Das alles spricht für Bloombergs Chancen. Geld hat er genug. Sein Erfolg hängt nicht davon ab, ob er ausreichend Spenden einwerben kann, um seinen Wahlkampf zu finanzieren. Und landesweite Bekanntheit hat er sich als Bürgermeister von New York erarbeitet.

Bloombergs riskante Strategie

Risikolos ist seine Bewerbung dennoch nicht. Er ist 77 Jahre alt, erfüllt also die Sehnsucht nicht, dass doch bitte eine jüngere Person die USA in die Zukunft führen sollte als einer aus dem Greisen-Quartett Trump (74), Biden (77), Sanders (78) und Warren (70). Bloomberg wird auf Zurückhaltung bei zwei wichtigen Wählergruppen der Demokraten stoßen, den Afroamerikanern und den Latinos. Kritiker halten ihm vor, dass er als Bürgermeister vom New York eine Kriminalitätsbekämpfung favorisierte, die Nicht-Weiße diskriminierte. 

Und seine Strategie für die Nominierung für die Präsidentschaftskandidat der Demokraten enthält einige Hürden. Auf große Erfolge in den vier frühen Vorwahlstaaten, die einer Kandidatur nach aller Erfahrung den nötigen Rückenwind verleihen, kann er nicht hoffen. In Iowa dominieren weiße Farmer, in South Carolina die Schwarzen, im Casino-Staat Nevada Latinos. Allenfalls im Ostküstenstaat New Hampshire, einige hundert Meilen nördlich von seiner Heimat New York, kann Bloomberg auf eine gute Platzierung hoffen. 

Sein Schlüssel zum Erfolg ist der Super Tuesday am 3. März.

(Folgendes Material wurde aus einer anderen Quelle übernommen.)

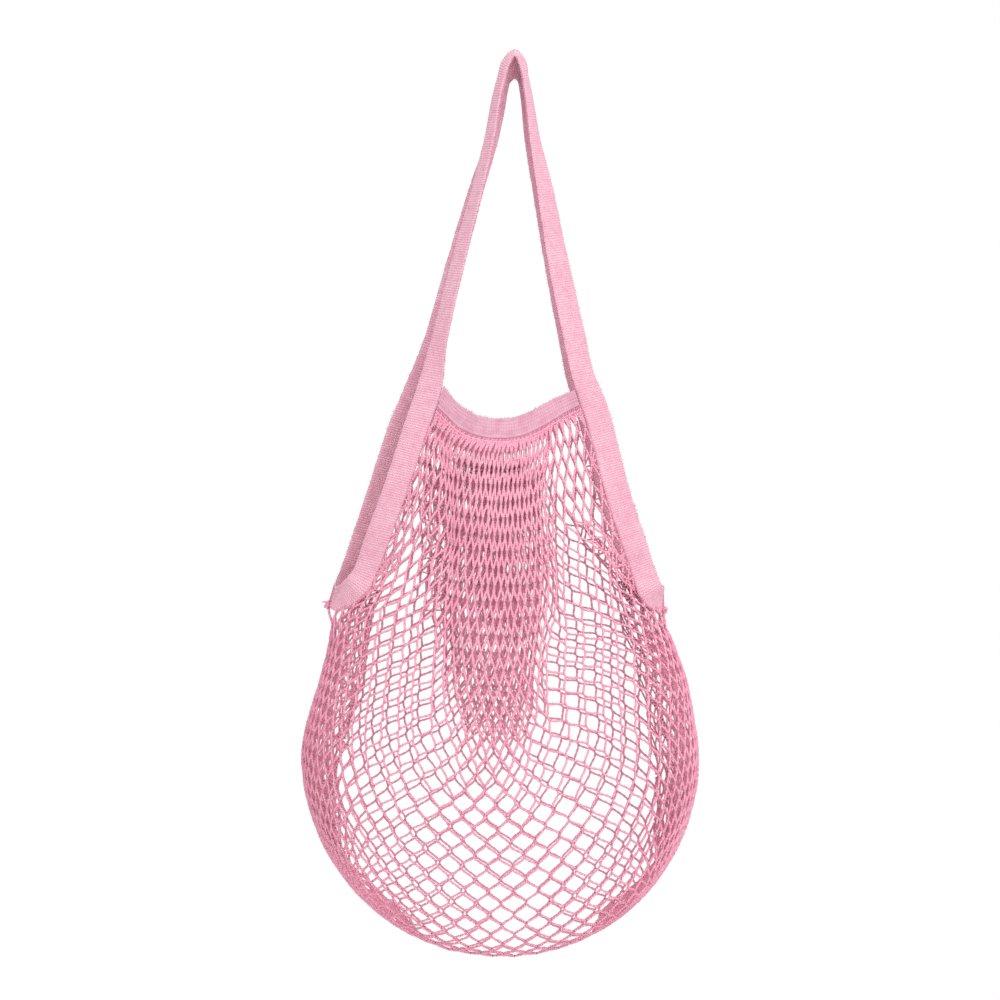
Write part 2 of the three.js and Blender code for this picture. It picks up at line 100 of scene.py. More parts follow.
# columns: level z, x of the fold, depth
FOLD = (
    (-335, -62, 0),
    (-365, -60, 3.5),
    (-420, -58, 6),
    (-490, -56, 6),
    (-545, -50, 3),
    (-590, -44, 0),
)
SET, BODY, FREE = 0, 1, 2
# columns: inner edge x, z; outer edge x, z; rule; a; b; tape width there
FRONT_STRAP = (
    (-165.1, -488.6, -159.3, -469.0, SET,   0.3,   0.3, 23),
    (-157.5, -492.2, -158.4, -470.8, SET,  12.0,   9.0, 23),
    (-145.1, -488.6, -154.9, -469.0, SET,  23.0,  17.0, 23),
    (-131.7, -478.8, -150.4, -462.8, SET,  31.0,  24.0, 23),
    (-121.0, -462.8, -144.2, -454.8, BODY,  0.36, 0,    23),
    (-111.3, -437.0, -135.3, -430.8, BODY,  0.33, 0,    23),
    ( -92.6, -380.9, -113.9, -375.6, BODY,  0.28, 0,    23),
    ( -74.8, -324.0,  -94.3, -319.5, BODY,  0.24, 0,    23),
    ( -67.6, -301.7,  -86.3, -298.2, BODY,  0.20, 0,    23),
    ( -60.5, -259.9,  -75.7, -256.3, FREE, 19.5,  0,    23),
    ( -43.6, -182.5,  -56.1, -179.8, FREE, 16.5,  0,    23),
    ( -25.8, -109.5,  -35.6, -107.7, FREE, 13.0,  0,    21.5),
    ( -18.2,  -74.8,  -26.7,  -73.0, FREE, 10.8,  0,    20),
    ( -11.6,  -32.9,  -18.2,  -30.3, FREE,  8.3,  0,    16.5),
    (  -8.5,  -20.5,  -14.7,  -17.4, FREE,  7.6,  0,    15),
    (  -5.6,  -10.0,  -10.9,   -4.2, SET,  13.1,  1.6,  14),
    (   0.0,   -1.2,    0.0,    5.6, SET,  12.6,  1.6,  13),
    (   4.2,   -9.2,    8.7,   -3.3, SET,  13.3,  1.4,  14),
    (   6.7,  -19.6,   10.7,  -16.0, FREE,  7.6,  0,    15),
    (   8.5,  -32.9,   13.8,  -30.3, FREE,  8.3,  0,    16.5),
    (  12.9,  -74.8,   21.8,  -73.0, FREE, 10.8,  0,    20),
    (  17.8, -110.4,   31.2, -107.7, FREE, 13.0,  0,    21.5),
    (  28.5, -181.6,   46.3, -178.0, FREE, 16.5,  0,    23),
    (  42.7, -252.8,   62.3, -249.2, FREE, 19.3,  0,    23),
    (  50.7, -288.4,   70.3, -283.9, FREE, 20.6,  0,    23),
    (  58.7, -309.7,   78.3, -304.4, BODY,  0.20, 0,    23),
    (  65.9, -334.6,   85.9, -329.3, BODY,  0.24, 0,    23),
    (  78.3, -388.0,  100.1, -381.8, BODY,  0.28, 0,    23),
    (  94.3, -437.9,  116.1, -430.8, BODY,  0.33, 0,    23),
    ( 101.5, -462.8,  125.0, -453.9, BODY,  0.36, 0,    23),
    ( 108.6, -478.8,  129.1, -467.3, SET,  31.0,  24.0, 23),
    ( 116.6, -488.6,  131.3, -471.7, SET,  23.0,  17.0, 23),
    ( 124.6, -493.5,  131.7, -472.6, SET,  12.0,   9.0, 23),
    ( 131.3, -493.1,  130.4, -471.7, SET,   0.3,   0.3, 23),
)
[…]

Dann stehen in 15 unterschiedlichen Staaten quer durch die USA zugleich Vorwahlen an, von Maine im Norden bis Texas im Süden, von Virginia im Osten bis Kalifornien im Westen. Falls Bloomberg dann seine Finanz- und Organisationskraft beweist, kann er sich an die Spitze setzen. Wenn nicht, dürfte es mit dem "New Choice for Democrats" vorbei sein.